• WHAT THE TASK ASKS
Count the lines below that contain the word "context" and give only the number.

• DATA BLOCK

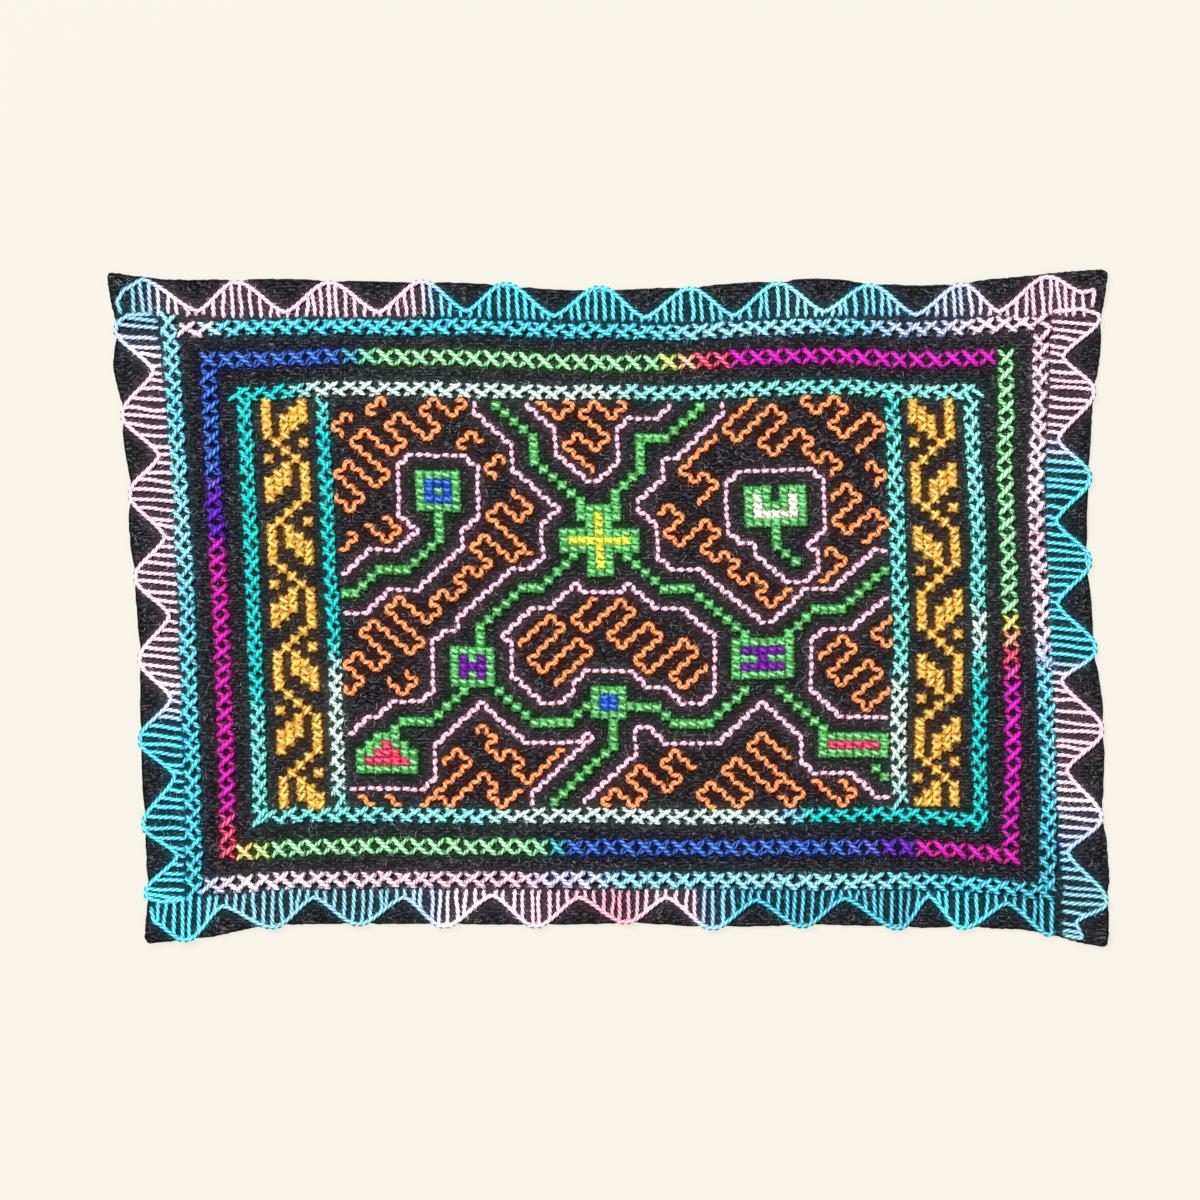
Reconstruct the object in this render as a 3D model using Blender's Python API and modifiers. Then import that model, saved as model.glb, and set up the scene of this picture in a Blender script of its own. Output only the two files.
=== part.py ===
# Altar cloth: one flat rectangular cloth with a folded edge, lying flat.
# Metres, +Z up. The origin is under the middle of the cloth, on the surface that it lies on.
# +X runs along the long sides and +Y towards the upper long side.
from math import cos, exp, hypot, pi

import bmesh
import bpy

MM = 0.001

# The rectangle that just holds the cloth, and the cloth's thickness with its stitching, in mm
LENGTH = 300.9
WIDTH = 203.7
THICKNESS = 2.2

# Cells of the grid along and across the cloth
CELLS_ALONG = 56
CELLS_ACROSS = 36

# Width of the bevel that rounds the folded edge, in mm
EDGE_ROUND = 0.55
EDGE_ROUND_ANGLE = 0.9

# How far each corner is tucked in on the diagonal, in mm
CORNER_TUCK = 0.7

# The scalloped stitching pulls the edge in at each peak, in mm
PULL = 1.1
PULL_REACH = 3.6

# The cloth stands up a little at its corners and between the scallops, in mm
CORNER_LIFT = 1.3
CORNER_REACH = 26.0
RIPPLE_LIFT = 0.5
RIPPLE_REACH = 11.0

# Each side is a table with the columns (along, inset) in mm: a place along the side,
# measured from the middle of the cloth, and how far the edge lies inside the rectangle there.
TOP_SIDE = (
    (-150, 0.4), (-131, 2.6), (-96, 2.6), (-68, 3.3), (-42, 3.8), (-16, 6.0), (12, 5.6),
    (38, 4.2), (65, 2.7), (92, 4.6), (118, 2.7), (136, 0.9), (150, 0.0),
)
BOTTOM_SIDE = (
    (-139, 1.6), (-122, 3.0), (-108, 5.8), (-96, 7.0), (-60, 7.2), (-20, 7.0), (10, 7.3),
    (30, 6.4), (66, 6.9), (92, 6.3), (122, 5.8), (134, 3.4), (142, 1.6), (150, 0.2),
)
LEFT_SIDE = (
    (-101, 12.0), (-84, 12.4), (-64, 11.5), (-38, 10.3), (-13, 10.0), (12, 8.1), (25, 6.8),
    (37, 7.2), (50, 5.2), (62, 4.4), (72, 2.3), (84, 2.8), (94, 1.2), (101, 0.4),
)
RIGHT_SIDE = (
    (-102, 0.0), (-86, -0.6), (-72, 0.4), (-59, 1.6), (-46, 1.2), (-30, 1.6), (-14, 3.8),
    (4, 5.2), (18, 6.2), (40, 5.6), (60, 4.6), (74, 2.7), (90, 1.5), (101, 0.2),
)

# Places of the scallop peaks along each side, in mm from the middle of the cloth
TOP_PEAKS = (-111, -83, -55, -30, -2, 25, 52, 79, 106)
BOTTOM_PEAKS = (-126, -100, -75, -49, -21, 6, 32, 59, 87, 107, 133)
LEFT_PEAKS = (-85, -64, -39, -14, 10, 34, 58, 83)
RIGHT_PEAKS = (-87, -62, -36, -12, 14, 40, 65, 86)

CLOTH_COLOUR = (0.017, 0.017, 0.02, 1.0)
CLOTH_ROUGHNESS = 0.92


def smooth_through(rows, place):
    """Height at a place on the smooth curve through a table of (place, height) rows."""
    last = len(rows) - 1
    first = next((k for k in range(last) if place <= rows[k + 1][0]), last - 1)

    def slope(k):
        low, high = rows[max(k - 1, 0)], rows[min(k + 1, last)]
        return (high[1] - low[1]) / (high[0] - low[0])

    (place_0, height_0), (place_1, height_1) = rows[first], rows[first + 1]
    step = place_1 - place_0
    t = (place - place_0) / step
    return (
        height_0 * (1 + 2 * t) * (1 - t) ** 2
        + height_1 * (3 - 2 * t) * t**2
        + slope(first) * step * t * (1 - t) ** 2
        - slope(first + 1) * step * (1 - t) * t**2
    )


def pull_in(peaks, place):
    """How far the scallops' peaks draw the edge in at a place along a side."""
    return sum(PULL * exp(-(((place - peak) / PULL_REACH) ** 2)) for peak in peaks)


def inset(rows, peaks, place):
    return smooth_through(rows, place) + pull_in(peaks, place)


def side_point(rows, peaks, fraction):
    """Place along a side and inset there, at a fraction of the way between its corners."""
    place = rows[0][0] + fraction * (rows[-1][0] - rows[0][0])
    return place, inset(rows, peaks, place)


def cloth_point(u, v):
    """Point of the cloth at fractions u along and v across it, blended from its four sides."""
    half_length = LENGTH / 2
    half_width = WIDTH / 2
    top_x, top_in = side_point(TOP_SIDE, TOP_PEAKS, u)
    bottom_x, bottom_in = side_point(BOTTOM_SIDE, BOTTOM_PEAKS, u)
    left_y, left_in = side_point(LEFT_SIDE, LEFT_PEAKS, v)
    right_y, right_in = side_point(RIGHT_SIDE, RIGHT_PEAKS, v)

    # Straight blend between facing sides, with the corners' share taken off once
    def corner_blend(bottom_left, bottom_right, top_left, top_right):
        bottom = bottom_left * (1 - u) + bottom_right * u
        top = top_left * (1 - u) + top_right * u
        return bottom * (1 - v) + top * v

    corner_x = corner_blend(
        BOTTOM_SIDE[0][0], BOTTOM_SIDE[-1][0], TOP_SIDE[0][0], TOP_SIDE[-1][0]
    )
    corner_y = corner_blend(
        LEFT_SIDE[0][0], RIGHT_SIDE[0][0], LEFT_SIDE[-1][0], RIGHT_SIDE[-1][0]
    )
    left_x = left_in - half_length
    right_x = half_length - right_in
    bottom_y = bottom_in - half_width
    top_y = half_width - top_in
    x = bottom_x * (1 - v) + top_x * v + left_x * (1 - u) + right_x * u - corner_x
    y = bottom_y * (1 - v) + top_y * v + left_y * (1 - u) + right_y * u - corner_y
    return x, y


def tuck_corner(x, y, u, v):
    """Draws the four corner points in on the diagonal, so that the corners are rounded."""
    if u in (0.0, 1.0) and v in (0.0, 1.0):
        x += CORNER_TUCK if u == 0.0 else -CORNER_TUCK
        y += CORNER_TUCK if v == 0.0 else -CORNER_TUCK
    return x, y


def fade(distance, reach):
    """1 at the edge, falling smoothly to exactly 0 at the given reach from it."""
    t = min(distance / reach, 1.0)
    return (1 - t) ** 2 * (1 + 2 * t)


def lift(x, y, u, v):
    """Height of the underside over the surface: 0 all over the middle of the cloth."""
    edges = (
        (u * LENGTH, y, LEFT_PEAKS),
        ((1 - u) * LENGTH, y, RIGHT_PEAKS),
        (v * WIDTH, x, BOTTOM_PEAKS),
        ((1 - v) * WIDTH, x, TOP_PEAKS),
    )
    height = 0.0
    for distance, place, peaks in edges:
        pitch = (peaks[-1] - peaks[0]) / (len(peaks) - 1)
        nearest = min(abs(place - peak) for peak in peaks)
        between_peaks = 0.5 - 0.5 * cos(pi * min(2 * nearest / pitch, 1.0))
        height += RIPPLE_LIFT * between_peaks * fade(distance, RIPPLE_REACH)
    to_corner = hypot(min(u, 1 - u) * LENGTH, min(v, 1 - v) * WIDTH)
    return height + CORNER_LIFT * fade(to_corner, CORNER_REACH)


def cloth_mesh():
    """The underside of the cloth as an open grid, mapped to its outline and its lifted edges."""
    bm = bmesh.new()
    bmesh.ops.create_grid(bm, x_segments=CELLS_ALONG, y_segments=CELLS_ACROSS, size=0.5)
    for vertex in bm.verts:
        u = min(max(round(vertex.co.x + 0.5, 6), 0.0), 1.0)
        v = min(max(round(vertex.co.y + 0.5, 6), 0.0), 1.0)
        x, y = cloth_point(u, v)
        x, y = tuck_corner(x, y, u, v)
        vertex.co = (x * MM, y * MM, lift(x, y, u, v) * MM)

    # The origin goes under the exact middle of the cloth's outline
    xs = [vertex.co.x for vertex in bm.verts]
    ys = [vertex.co.y for vertex in bm.verts]
    middle = ((min(xs) + max(xs)) / 2, (min(ys) + max(ys)) / 2, 0.0)
    bmesh.ops.translate(bm, verts=bm.verts, vec=[-value for value in middle])
    mesh = bpy.data.meshes.new("cloth")
    bm.to_mesh(mesh)
    bm.free()
    return mesh


def cloth_material():
    material = bpy.data.materials.new("black_woven_cloth")
    material.use_nodes = True
    shader = material.node_tree.nodes["Principled BSDF"]
    shader.inputs["Base Color"].default_value = CLOTH_COLOUR
    shader.inputs["Roughness"].default_value = CLOTH_ROUGHNESS
    shader.inputs["Metallic"].default_value = 0.0
    return material


def make_cloth(collection):
    """The cloth: its underside thickened upwards, with the folded edge rounded."""
    mesh = cloth_mesh()
    mesh.materials.append(cloth_material())
    cloth = bpy.data.objects.new("cloth", mesh)
    collection.objects.link(cloth)

    thickness = cloth.modifiers.new("thickness", "SOLIDIFY")
    thickness.thickness = THICKNESS * MM
    thickness.offset = 1.0

    rounding = cloth.modifiers.new("rounded_edge", "BEVEL")
    rounding.width = EDGE_ROUND * MM
    rounding.segments = 1
    rounding.limit_method = "ANGLE"
    rounding.angle_limit = EDGE_ROUND_ANGLE
    mesh.shade_smooth()
    return cloth


def clear_scene():
    for thing in list(bpy.data.objects):
        bpy.data.objects.remove(thing, do_unlink=True)


def main():
    clear_scene()
    collection = bpy.data.collections.new("altar_cloth")
    bpy.context.scene.collection.children.link(collection)
    make_cloth(collection)


main()
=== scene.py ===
import bpy
import numpy as np
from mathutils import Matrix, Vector


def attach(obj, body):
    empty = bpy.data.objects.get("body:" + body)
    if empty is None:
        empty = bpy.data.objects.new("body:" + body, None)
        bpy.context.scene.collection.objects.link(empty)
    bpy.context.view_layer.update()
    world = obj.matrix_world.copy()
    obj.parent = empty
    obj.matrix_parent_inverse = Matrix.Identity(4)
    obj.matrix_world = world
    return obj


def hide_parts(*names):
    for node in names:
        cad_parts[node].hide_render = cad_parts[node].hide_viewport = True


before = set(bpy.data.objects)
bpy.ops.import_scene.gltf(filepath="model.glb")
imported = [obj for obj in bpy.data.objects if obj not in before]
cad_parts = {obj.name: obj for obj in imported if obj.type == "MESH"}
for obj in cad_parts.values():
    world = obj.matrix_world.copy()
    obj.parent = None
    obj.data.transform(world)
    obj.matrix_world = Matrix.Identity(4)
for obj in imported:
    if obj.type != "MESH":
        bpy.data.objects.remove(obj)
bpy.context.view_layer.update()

MM = 0.001
SEED = 20
chance = np.random.default_rng(SEED)


# The cloth's own sizes, and where the middle of its outline lies in the tables. They are as in
# the CAD, but for a smaller pull of the scallops' threads on the edge.

OUTLINE_MIDDLE = (0.646, 0.291)
LENGTH = 300.9
WIDTH = 203.7
PULL = 0.6
PULL_REACH = 3.6
CORNER_LIFT = 1.3
CORNER_REACH = 26.0
RIPPLE_LIFT = 0.5
RIPPLE_REACH = 11.0

# Each side is a table with the columns (along, inset)
TOP_SIDE = (
    (-150, 0.4), (-131, 2.6), (-96, 2.6), (-68, 3.3), (-42, 3.8), (-16, 6.0), (12, 5.6),
    (38, 4.2), (65, 2.7), (92, 4.6), (118, 2.7), (136, 0.9), (150, 0.0),
)
BOTTOM_SIDE = (
    (-139, 1.6), (-122, 3.0), (-108, 5.8), (-96, 7.0), (-60, 7.2), (-20, 7.0), (10, 7.3),
    (30, 6.4), (66, 6.9), (92, 6.3), (122, 5.8), (134, 3.4), (142, 1.6), (150, 0.2),
)
LEFT_SIDE = (
    (-101, 12.0), (-84, 12.4), (-64, 11.5), (-38, 10.3), (-13, 10.0), (12, 8.1), (25, 6.8),
    (37, 7.2), (50, 5.2), (62, 4.4), (72, 2.3), (84, 2.8), (94, 1.2), (101, 0.4),
)
RIGHT_SIDE = (
    (-102, 0.0), (-86, -0.6), (-72, 0.4), (-59, 1.6), (-46, 1.2), (-30, 1.6), (-14, 3.8),
    (4, 5.2), (18, 6.2), (40, 5.6), (60, 4.6), (74, 2.7), (90, 1.5), (101, 0.2),
)
TOP_PEAKS = (-111, -83, -55, -30, -2, 25, 52, 79, 106)
BOTTOM_PEAKS = (-126, -100, -75, -49, -21, 6, 32, 59, 87, 107, 133)
LEFT_PEAKS = (-85, -64, -39, -14, 10, 34, 58, 83)
RIGHT_PEAKS = (-87, -62, -36, -12, 14, 40, 65, 86)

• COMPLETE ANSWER
4